Look through the material below. Copy every line with the string "rigid" in it.

**Data supplied:**
* * * * *

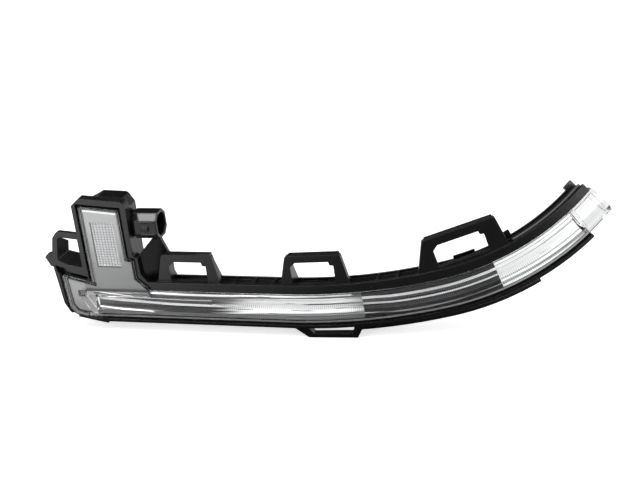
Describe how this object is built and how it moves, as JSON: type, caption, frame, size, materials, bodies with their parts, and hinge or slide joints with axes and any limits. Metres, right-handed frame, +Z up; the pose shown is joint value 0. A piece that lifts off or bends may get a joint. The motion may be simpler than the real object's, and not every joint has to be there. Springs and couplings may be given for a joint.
{
  "type": "mirror turn signal lamp",
  "caption": "Long clear turn signal lamp that wraps round a door mirror, with a black carrier, open clip loops, a tall lens window and a plug socket.",
  "frame": {"origin": "on the front face of the inner clip loop's top bar, at the middle of the bar", "axes": "+X along the straight inner half of the strip towards its wrapped end, -Y out through the lens, +Z up"},
  "size_m": [0.2468, 0.0474, 0.0652],
  "materials": {
    "grained_black": "fine-grained black moulding",
    "clear_lens": "clear polished acrylic",
    "bright_trim": "metallised bright plastic",
    "clear_guide": "clear moulded light guide",
    "window_silver": "metallised satin plastic",
    "satin_optic": "clear pillow optic, pale grey against its bowl",
    "gloss_black": "polished black moulding",
    "circuit_board": "green solder mask",
    "led_body": "amber-tinted emitter on a white package",
    "chip_black": "moulded black package",
    "capacitor_tan": "tan ceramic",
    "screw_steel": "zinc-plated",
    "vent_white": "woven membrane",
    "gasket_rubber": "soft black foam rubber",
    "pin_tin": "tin-plated"
  },
  "bodies": {
    "root": {"housing": "grained_black", "outer_lens": "clear_lens", "reflector_trim": "bright_trim", "light_guide": "clear_guide", "guide_board": "circuit_board", "guide_led": "led_body", "guide_holder": "gloss_black", "window_reflector": "window_silver", "pillow_lens": "satin_optic", "main_board": "circuit_board", "window_led_1": "led_body", "window_led_2": "led_body", "driver_chip": "chip_black", "board_capacitor": "capacitor_tan", "resistor_1": "chip_black", "resistor_2": "chip_black", "board_screws": "screw_steel", "rear_cover": "gloss_black", "vent_membrane": "vent_white", "cover_gasket": "gasket_rubber", "connector_socket": "gloss_black", "terminal_pin_1": "pin_tin", "terminal_pin_2": "pin_tin", "terminal_pin_3": "pin_tin"}
  },
  "joints": []
}
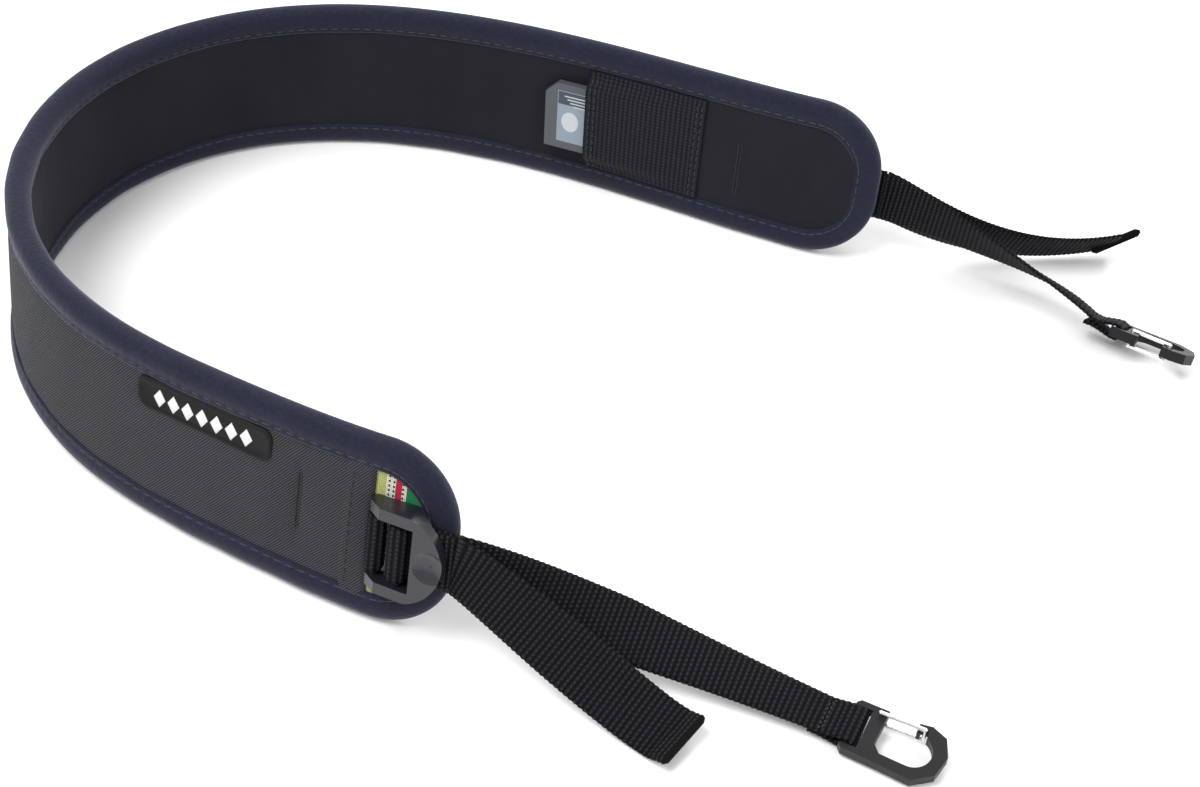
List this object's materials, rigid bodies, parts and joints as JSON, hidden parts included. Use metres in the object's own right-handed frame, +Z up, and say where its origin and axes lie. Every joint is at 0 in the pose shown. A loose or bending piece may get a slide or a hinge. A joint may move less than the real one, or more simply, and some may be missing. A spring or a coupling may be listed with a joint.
{
  "type": "padded neck strap with adjustable clip ends",
  "caption": "Padded curved strap with bound edges, adjustable webbing ends through ladder-lock buckles, wire-gate clips and an elastic memory card pocket.",
  "frame": {"origin": "centre of the footprint of the whole strap, on the surface it stands on", "axes": "+X from the bend of the loop towards the clips, +Y from the near end to the far end, +Z up, across the width of the pad"},
  "size_m": [0.3538, 0.2528, 0.0521],
  "materials": {
    "foam": "closed-cell foam, matte",
    "twill": "charcoal nylon twill with a fine diagonal weave",
    "lining": "smooth dark stretch lining, matte",
    "suede": "navy microsuede binding, soft and matte",
    "soft_rubber": "moulded matte black rubber",
    "elastic": "black ribbed elastic",
    "pattern_cloth": "woven cloth with coloured dots and bands",
    "webbing": "black ribbed nylon webbing",
    "thread": "black bonded thread",
    "acetal": "satin charcoal acetal",
    "black_metal": "matte black coating",
    "bright_wire": "bright drawn wire",
    "card_plastic": "grey moulded plastic",
    "card_paper": "printed label, plain shapes only",
    "lock_plastic": "pale moulded plastic"
  },
  "bodies": {
    "pad": {"pad_core": "foam", "outer_panel": "twill", "inner_panel": "lining", "edge_binding": "suede", "rubber_label": "soft_rubber", "elastic_pocket": "elastic", "near_textile_tab": "pattern_cloth", "near_anchor_webbing": "webbing", "near_anchor_bartack": "thread", "far_textile_tab": "pattern_cloth", "far_anchor_webbing": "webbing", "far_anchor_bartack": "thread"},
    "near_buckle": {"near_ladder_lock": "acetal", "near_strap_wrap": "webbing"},
    "near_strap_end": {"near_strap": "webbing", "near_loop_stitching": "thread"},
    "near_tail_end": {"near_tail": "webbing", "near_tail_stop": "webbing"},
    "near_clip": {"near_clip_body": "black_metal"},
    "near_gate": {"near_wire_gate": "bright_wire"},
    "far_buckle": {"far_ladder_lock": "acetal", "far_strap_wrap": "webbing"},
    "far_strap_end": {"far_strap": "webbing", "far_loop_stitching": "thread"},
    "far_tail_end": {"far_tail": "webbing", "far_tail_stop": "webbing"},
    "far_clip": {"far_clip_body": "black_metal"},
    "far_gate": {"far_wire_gate": "bright_wire"},
    "card": {"memory_card": "card_plastic", "card_label": "card_paper"},
    "card_lock": {"card_lock_slider": "lock_plastic"}
  },
  "joints": [
    {"name": "near_buckle_tilt", "type": "hinge", "parent": "pad", "child": "near_buckle", "pos_m": [-0.0531, -0.07918, 0.02687], "axis": [-0.0946, -0.2845, -0.954], "range_deg": [0, 30]},
    {"name": "near_strap_swing", "type": "hinge", "parent": "near_buckle", "child": "near_strap_end", "pos_m": [-0.03295, -0.08512, 0.02665], "axis": [0.0946, 0.2845, 0.954], "range_deg": [0, 25]},
    {"name": "near_tail_swing", "type": "hinge", "parent": "near_buckle", "child": "near_tail_end", "pos_m": [-0.03343, -0.08657, 0.02713], "axis": [-0.0946, -0.2845, -0.954], "range_deg": [0, 25]},
    {"name": "near_clip_turn", "type": "hinge", "parent": "near_strap_end", "child": "near_clip", "pos_m": [0.06514, -0.11167, 0.0035], "axis": [0.4203, 0.9013, 0.1045], "range_deg": [-35, 35]},
    {"name": "near_gate_open", "type": "hinge", "parent": "near_clip", "child": "near_gate", "pos_m": [0.07185, -0.10887, 0.00406], "axis": [0.0442, 0.0947, -0.9945], "range_deg": [0, 25], "stiffness_Nm_per_rad": 0.001, "springref_deg": -17.19},
    {"name": "far_buckle_tilt", "type": "hinge", "parent": "pad", "child": "far_buckle", "pos_m": [0.06579, 0.08307, 0.02131], "axis": [0.0401, 0.1232, 0.9916], "range_deg": [0, 30]},
    {"name": "far_strap_swing", "type": "hinge", "parent": "far_buckle", "child": "far_strap_end", "pos_m": [0.08552, 0.07586, 0.02141], "axis": [-0.0401, -0.1232, -0.9916], "range_deg": [0, 25]},
    {"name": "far_tail_swing", "type": "hinge", "parent": "far_buckle", "child": "far_tail_end", "pos_m": [0.08601, 0.07736, 0.0212], "axis": [0.0401, 0.1232, 0.9916], "range_deg": [0, 25]},
    {"name": "far_clip_turn", "type": "hinge", "parent": "far_strap_end", "child": "far_clip", "pos_m": [0.15544, 0.03523, 0.0062], "axis": [-0.446, -0.7423, 0.5], "range_deg": [-35, 35]},
    {"name": "far_gate_open", "type": "hinge", "parent": "far_clip", "child": "far_gate", "pos_m": [0.15723, 0.0287, 0.0089], "axis": [0.2575, 0.4286, 0.866], "range_deg": [0, 25], "stiffness_Nm_per_rad": 0.001, "springref_deg": -17.19},
    {"name": "card_slide", "type": "slide", "parent": "pad", "child": "card", "axis": [-0.9446, 0.3282, 0.003], "range_m": [0, 0.018]},
    {"name": "card_lock_slide", "type": "slide", "parent": "card", "child": "card_lock", "axis": [-0.9446, 0.3282, 0.003], "range_m": [0, 0.0028]}
  ]
}
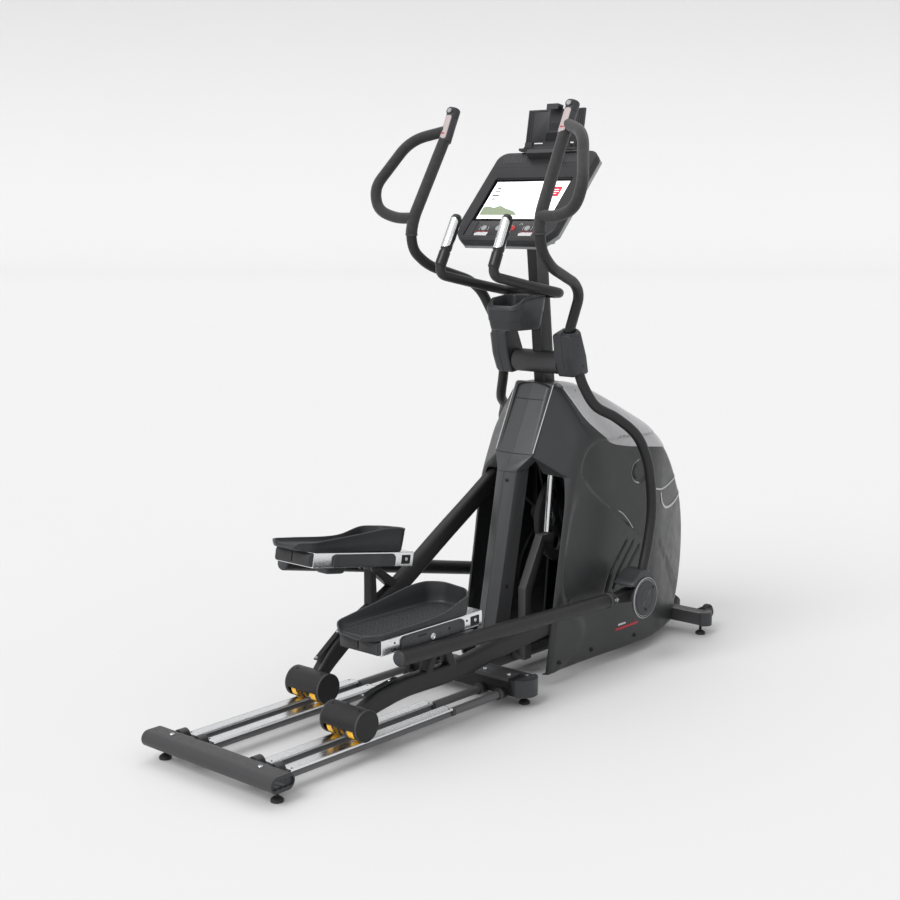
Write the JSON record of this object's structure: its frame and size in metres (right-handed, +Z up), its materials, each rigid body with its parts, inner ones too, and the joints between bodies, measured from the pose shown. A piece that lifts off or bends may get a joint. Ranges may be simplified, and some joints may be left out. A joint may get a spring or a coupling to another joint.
{
  "type": "elliptical trainer",
  "caption": "Front-drive elliptical trainer with railed stride arms, swinging handlebars, foot plates, drive shroud and tilted console.",
  "frame": {"origin": "centre of the footprint's bounding box, on the floor", "axes": "+X forward from the rear stabilizer to the drive nose, +Y to the user's left, +Z up"},
  "size_m": [2.182, 0.8226, 1.7799],
  "materials": {
    "rear_stabilizer": "satin black powder coat",
    "rail_tubes": "gloss black paint",
    "rail_tracks": "brushed anodised",
    "mid_stabilizer": "satin black powder coat",
    "front_stabilizer": "satin black powder coat",
    "stabilizer_caps": "moulded",
    "levelling_feet": "moulded rubber over steel stud",
    "main_frame": "satin black powder coat",
    "mast": "satin black powder coat",
    "swing_axle": "turned",
    "crank_bearings": "ground",
    "brake_unit": "satin",
    "drive_belt": "ribbed rubber",
    "incline_motor": "satin",
    "incline_tube": "polished",
    "incline_lever": "grey powder coat",
    "right_shroud": "fine textured charcoal",
    "left_shroud": "fine textured charcoal",
    "spine_cover": "fine textured charcoal",
    "shroud_trim": "silver paint",
    "pulse_handlebar": "satin black",
    "pulse_sensors": "polished",
    "cup_holder": "moulded",
    "console_shell": "fine textured black",
    "console_back": "light grey moulded",
    "screen": "lit display behind glass",
    "tablet_holder": "fine textured black",
    "fasteners": "zinc plated",
    "crank_arms": "cast and painted",
    "crank_axle": "turned",
    "drive_pulley": "glass-filled",
    "flywheel": "machined rim",
    "transport_wheels": "moulded",
    "right_roller_housing": "moulded black",
    "right_roller_axle": "turned",
    "right_rollers": "yellow urethane",
    "right_stride_arm": "satin black powder coat",
    "right_pedal_link": "satin black powder coat",
    "right_pedal_channel": "brushed anodised",
    "right_foot_plate": "moulded, ribbed tread",
    "right_swing_arm": "satin black powder coat",
    "right_hand_grip": "closed-cell foam",
    "right_arm_covers": "moulded",
    "right_grip_rocker": "printed keypad film",
    "left_roller_housing": "moulded black",
    "left_roller_axle": "turned",
    "left_rollers": "yellow urethane",
    "left_stride_arm": "satin black powder coat",
    "left_pedal_link": "satin black powder coat",
    "left_pedal_channel": "brushed anodised",
    "left_foot_plate": "moulded, ribbed tread",
    "left_swing_arm": "satin black powder coat",
    "left_hand_grip": "closed-cell foam",
    "left_arm_covers": "moulded",
    "left_grip_rocker": "printed keypad film",
    "tablet_clamp": "fine textured black",
    "start_key": "moulded",
    "stop_key": "moulded",
    "incline_rocker": "moulded",
    "resistance_rocker": "moulded"
  },
  "bodies": {
    "frame": {"rear_stabilizer": "rear_stabilizer", "rail_tubes": "rail_tubes", "rail_tracks": "rail_tracks", "mid_stabilizer": "mid_stabilizer", "front_stabilizer": "front_stabilizer", "stabilizer_caps": "stabilizer_caps", "levelling_feet": "levelling_feet", "main_frame": "main_frame", "mast": "mast", "swing_axle": "swing_axle", "crank_bearings": "crank_bearings", "brake_unit": "brake_unit", "drive_belt": "drive_belt", "incline_motor": "incline_motor", "incline_tube": "incline_tube", "incline_lever": "incline_lever", "right_shroud": "right_shroud", "left_shroud": "left_shroud", "spine_cover": "spine_cover", "shroud_trim": "shroud_trim", "pulse_handlebar": "pulse_handlebar", "pulse_sensors": "pulse_sensors", "cup_holder": "cup_holder", "console_shell": "console_shell", "console_back": "console_back", "screen": "screen", "tablet_holder": "tablet_holder", "fasteners": "fasteners"},
    "crank": {"crank_arms": "crank_arms", "crank_axle": "crank_axle", "drive_pulley": "drive_pulley"},
    "flywheel": {"flywheel": "flywheel"},
    "transport_wheels": {"transport_wheels": "transport_wheels"},
    "right_carriage": {"right_roller_housing": "right_roller_housing", "right_roller_axle": "right_roller_axle"},
    "right_rollers": {"right_rollers": "right_rollers"},
    "right_stride_arm": {"right_stride_arm": "right_stride_arm"},
    "right_pedal_link": {"right_pedal_link": "right_pedal_link", "right_pedal_channel": "right_pedal_channel"},
    "right_foot_plate": {"right_foot_plate": "right_foot_plate"},
    "right_swing_arm": {"right_swing_arm": "right_swing_arm", "right_hand_grip": "right_hand_grip", "right_arm_covers": "right_arm_covers"},
    "right_grip_rocker": {"right_grip_rocker": "right_grip_rocker"},
    "left_carriage": {"left_roller_housing": "left_roller_housing", "left_roller_axle": "left_roller_axle"},
    "left_rollers": {"left_rollers": "left_rollers"},
    "left_stride_arm": {"left_stride_arm": "left_stride_arm"},
    "left_pedal_link": {"left_pedal_link": "left_pedal_link", "left_pedal_channel": "left_pedal_channel"},
    "left_foot_plate": {"left_foot_plate": "left_foot_plate"},
    "left_swing_arm": {"left_swing_arm": "left_swing_arm", "left_hand_grip": "left_hand_grip", "left_arm_covers": "left_arm_covers"},
    "left_grip_rocker": {"left_grip_rocker": "left_grip_rocker"},
    "tablet_clamp": {"tablet_clamp": "tablet_clamp"},
    "start_key": {"start_key": "start_key"},
    "stop_key": {"stop_key": "stop_key"},
    "incline_rocker": {"incline_rocker": "incline_rocker"},
    "resistance_rocker": {"resistance_rocker": "resistance_rocker"}
  },
  "joints": [
    {"name": "crank_spin", "type": "hinge", "parent": "frame", "child": "crank", "pos_m": [0.436, 0, 0.468], "axis": [0, 1, 0], "continuous": true},
    {"name": "flywheel_spin", "type": "hinge", "parent": "frame", "child": "flywheel", "pos_m": [0.81, 0, 0.33], "axis": [0, 1, 0], "continuous": true},
    {"name": "wheels_spin", "type": "hinge", "parent": "frame", "child": "transport_wheels", "pos_m": [0.991, 0, 0.064], "axis": [0, 1, 0], "continuous": true},
    {"name": "right_stride", "type": "slide", "parent": "frame", "child": "right_carriage", "axis": [1, 0, 0], "range_m": [0, 0.2919]},
    {"name": "right_roll", "type": "hinge", "parent": "right_carriage", "child": "right_rollers", "pos_m": [-0.71486, 0, 0.0983], "axis": [0, 1, 0], "range_deg": [0, 441]},
    {"name": "right_tilt", "type": "hinge", "parent": "right_carriage", "child": "right_stride_arm", "pos_m": [-0.71486, 0, 0.0983], "axis": [0, -1, 0], "range_deg": [0, 12.6]},
    {"name": "right_pedal", "type": "hinge", "parent": "right_stride_arm", "child": "right_pedal_link", "pos_m": [-0.36286, 0, 0.28073], "axis": [0, -1, 0], "range_deg": [-10.8, 0]},
    {"name": "right_footplate_slide", "type": "slide", "parent": "right_pedal_link", "child": "right_foot_plate", "axis": [1, 0, 0], "range_m": [-0.05, 0.05]},
    {"name": "right_swing", "type": "hinge", "parent": "frame", "child": "right_swing_arm", "pos_m": [0.295, 0, 0.985], "axis": [0, -1, 0], "range_deg": [0, 20.1]},
    {"name": "left_stride", "type": "slide", "parent": "frame", "child": "left_carriage", "axis": [1, 0, 0], "range_m": [-0.3556, 0]},
    {"name": "left_roll", "type": "hinge", "parent": "left_carriage", "child": "left_rollers", "pos_m": [-0.56568, 0, 0.0983], "axis": [0, 1, 0], "range_deg": [-537, 0]},
    {"name": "left_tilt", "type": "hinge", "parent": "left_carriage", "child": "left_stride_arm", "pos_m": [-0.56568, 0, 0.0983], "axis": [0, -1, 0], "range_deg": [-13.6, 0]},
    {"name": "left_pedal", "type": "hinge", "parent": "left_stride_arm", "child": "left_pedal_link", "pos_m": [-0.32944, 0, 0.41669], "axis": [0, -1, 0], "range_deg": [0, 17.4]},
    {"name": "left_footplate_slide", "type": "slide", "parent": "left_pedal_link", "child": "left_foot_plate", "axis": [0.9865, 0, -0.1637], "range_m": [-0.05, 0.05]},
    {"name": "left_swing", "type": "hinge", "parent": "frame", "child": "left_swing_arm", "pos_m": [0.295, 0, 0.985], "axis": [0, -1, 0], "range_deg": [-21.2, 0]},
    {"name": "right_rocker_press", "type": "slide", "parent": "right_swing_arm", "child": "right_grip_rocker", "axis": [0.8995, 0, -0.4369], "range_m": [0, 0.0015], "stiffness_N_per_m": 800, "springref_m": -0.001},
    {"name": "left_rocker_press", "type": "slide", "parent": "left_swing_arm", "child": "left_grip_rocker", "axis": [0.9086, 0, -0.4177], "range_m": [0, 0.0015], "stiffness_N_per_m": 800, "springref_m": -0.001},
    {"name": "tablet_clamp_lift", "type": "slide", "parent": "frame", "child": "tablet_clamp", "axis": [0.1736, 0, 0.9848], "range_m": [0, 0.04], "stiffness_N_per_m": 120, "springref_m": -0.03},
    {"name": "start_key_press", "type": "slide", "parent": "frame", "child": "start_key", "axis": [0.7337, 0, -0.6794], "range_m": [0, 0.0015], "stiffness_N_per_m": 800, "springref_m": -0.001},
    {"name": "stop_key_press", "type": "slide", "parent": "frame", "child": "stop_key", "axis": [0.7337, 0, -0.6794], "range_m": [0, 0.0015], "stiffness_N_per_m": 800, "springref_m": -0.001},
    {"name": "incline_rocker_press", "type": "slide", "parent": "frame", "child": "incline_rocker", "axis": [0.7337, 0, -0.6794], "range_m": [0, 0.0015], "stiffness_N_per_m": 800, "springref_m": -0.001},
    {"name": "resistance_rocker_press", "type": "slide", "parent": "frame", "child": "resistance_rocker", "axis": [0.7337, 0, -0.6794], "range_m": [0, 0.0015], "stiffness_N_per_m": 800, "springref_m": -0.001}
  ],
  "couplings": [
    {"joint": "flywheel_spin", "follows": "crank_spin", "ratio": 6.25},
    {"joint": "right_roll", "follows": "right_stride", "rad_per_m": 26.316},
    {"joint": "right_tilt", "follows": "right_stride", "rad_per_m": 0.7479},
    {"joint": "right_swing", "follows": "right_stride", "rad_per_m": 1.1929},
    {"joint": "right_pedal", "follows": "right_stride", "rad_per_m": -0.6397},
    {"joint": "left_stride", "follows": "right_stride", "ratio": -1.217},
    {"joint": "left_tilt", "follows": "right_stride", "rad_per_m": -0.8083},
    {"joint": "left_swing", "follows": "right_stride", "rad_per_m": -1.2586},
    {"joint": "left_pedal", "follows": "right_stride", "rad_per_m": 1.0317},
    {"joint": "left_roll", "follows": "right_stride", "rad_per_m": -32.026}
  ]
}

* * * * *

**Response to the task:**
List this object's materials, rigid bodies, parts and joints as JSON, hidden parts included. Use metres in the object's own right-handed frame, +Z up, and say where its origin and axes lie. Every joint is at 0 in the pose shown. A loose or bending piece may get a slide or a hinge. A joint may move less than the real one, or more simply, and some may be missing. A spring or a coupling may be listed with a joint.
Write the JSON record of this object's structure: its frame and size in metres (right-handed, +Z up), its materials, each rigid body with its parts, inner ones too, and the joints between bodies, measured from the pose shown. A piece that lifts off or bends may get a joint. Ranges may be simplified, and some joints may be left out. A joint may get a spring or a coupling to another joint.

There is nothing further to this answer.